Sebuah hadits yang diriwayatkan Tirmidzi menerangkan bahwa shalat merupakan amal seorang hamba yang bakal ditimbang pertama kali pada hari Kiamat. Artinya, jika shalat seseorang bagus, ia menjadi orang yang sukses di akhirat. Namun, jika shalatnya tidak bagus maka ia pasti merugi. Karena itu, setiap muslim harus betul-betul memerhatikan pelaksanaan shalat agar sesuai dengan tuntunan Nabi Muhammad saw.

Jangan sampai shalat hanya menjadi rutinitas tubuh tanpa makna. Hal itu karena sejatinya shalat tidak hanya mengangkat tangan ketika membaca takbir, mendoyongkan tubuh ketika ruku, atau bersimpuh ketika sujud. Lebih dari itu, salah satu hal paling penting dalam shalat adalah memahami setiap kata yang dilantunkan dalam shalat. Apalagi, rukun-rukun shalat termasuk ibadah yang wajib dilaksanakan dengan perantara bahasa Arab.

Oleh karena itu, jika ingin bisa melaksanakan shalat secara maksimal, mau tidak mau kita dituntut mampu memahami setiap untaian doa dan kata yang harus dibaca ketika shalat. Jika kita dapat melafalkan setiap untaian doa dan bacaan shalat, dari awal takbir hingga akhir salam, tentu akan makin memudahkan kita meraih kekhusyuan shalat. Dengan begitu, shalat bagus seperti disyaratkan dalam hadits di atas akan menjadi hak kita.

Buku ini memberi pencerahan kepada kita tidak hanya mengenai redaksi doa dan bacaan yang bersifat rukun, seperti takbiratul ihram dan surah al-Fâtihah, tetapi doa dan bacaan yang bersifat sunnah pun dibahas secara terperinci. Doa iftitah, misalnya, karena tidak hanya satu redaksi yang diajarkan oleh Nabi saw., dijelaskan satu per satu secara mendetail. Hal itu agar kita dapat memilih salah satunya dan bisa mengamalkannya dengan sepenuh hati—tidak sekadar lisan yang komat-kamit.

Begitu pula dengan kalimat isti’adzah sebelum membaca surah al-Fâtihah, buku ini mengajukan dua redaksi yang sama-sama ma`tsûr dari Nabi saw.
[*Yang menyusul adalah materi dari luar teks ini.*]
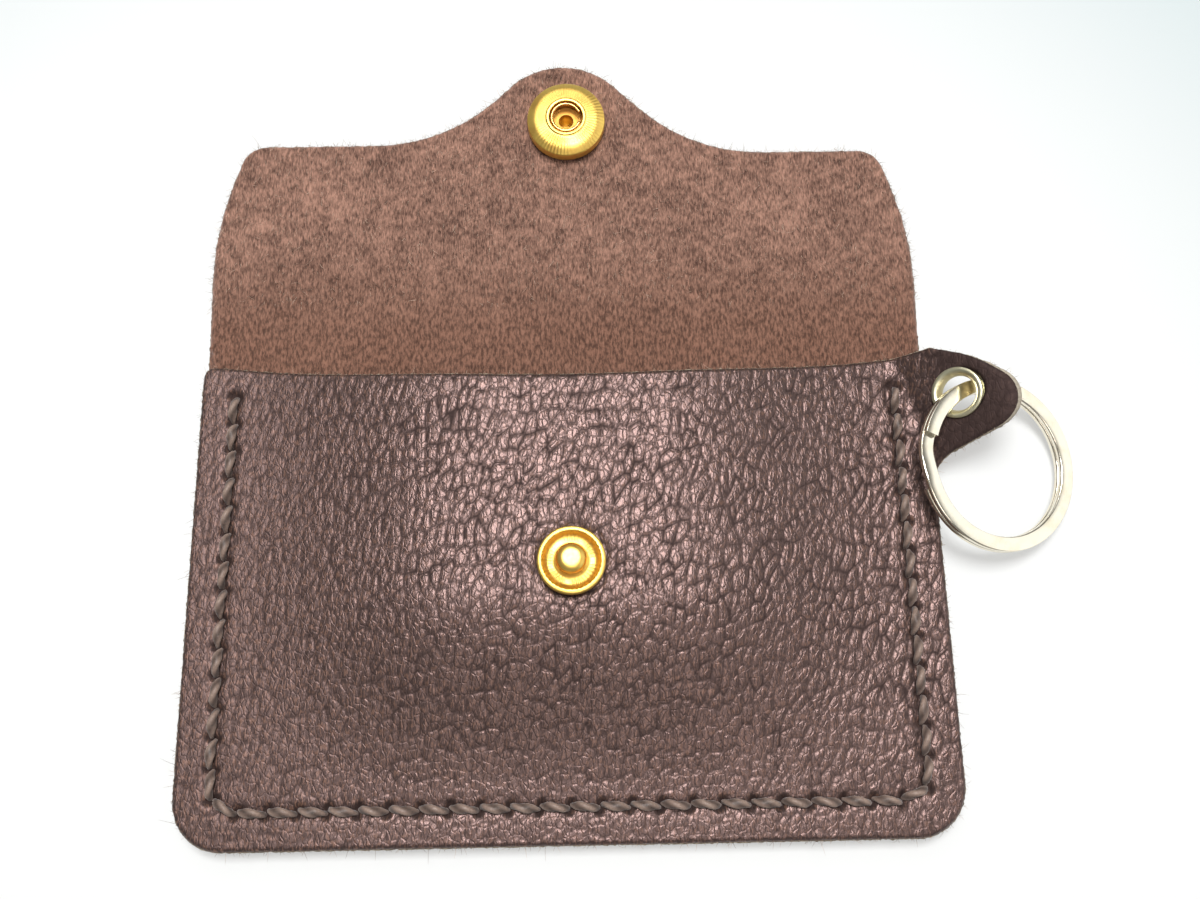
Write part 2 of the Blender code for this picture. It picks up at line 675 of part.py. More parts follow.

Tentu saja, dua redaksi pilihan itu dilengkapi dengan tafsiran per kata untuk memudahkan kita menyelami mutiara hikmah di balik kalimat tersebut. Bacaan surah al-Fâtihah yang merupakan “ruh” shalat tentu menjadi pembahasan penting. Karena itu, tidak mengherankan apabila menjadi pembahasan paling panjang dalam buku ini.

Pembahasan lain tentang ucapan amin, doa ketika rukuk, doa ketika i’tidal, doa ketika sujud dan seterusnya hingga salam juga dikupas secara tuntas. Karena itu, buku ini sangat penting menjadi pegangan setiap muslim demi memperoleh shalat yang sempurna.[]

Kos Cempaka Warna, 21 September 2008

Ulasan Buku: Amalan Hati


Judul Asli : A’mâlul-Qulûb au al-Maqâmât wal-Ahwâl
Penulis : Ibnu Taimiyah
Judul Terjemahan : Amalan Hati; Menjernihkan Jiwa Menyegarkan Amal
Penerjemah : Misbakhul Khair, Lc.
Penerbit : Pena Pundi Aksara
Cetakan : Kedua, 2008
Jumlah halaman : xii + 214
Harga : Rp33.000,00

Buku yang ditulis oleh seorang ulama besar berjuluk Syaikhul Islam ini merupakan salah satu pintu yang dapat dilalui menuju kejernihan batiniah. Batiniah yang jernih—sebagai pangkal segala gerakan lahiriah—merupakan salah satu prasyarat penting diterimanya ibadah seseorang. Hal itu karena suatu kebaikan, misalnya, yang dilakukan oleh seorang muslim pada suatu kesempatan dan dilakukan oleh seorang musyrik pada kesempatan yang lain, terlihat tidak ada bedanya. Namun, sejatinya terjadi perbedaan yang teramat jauh.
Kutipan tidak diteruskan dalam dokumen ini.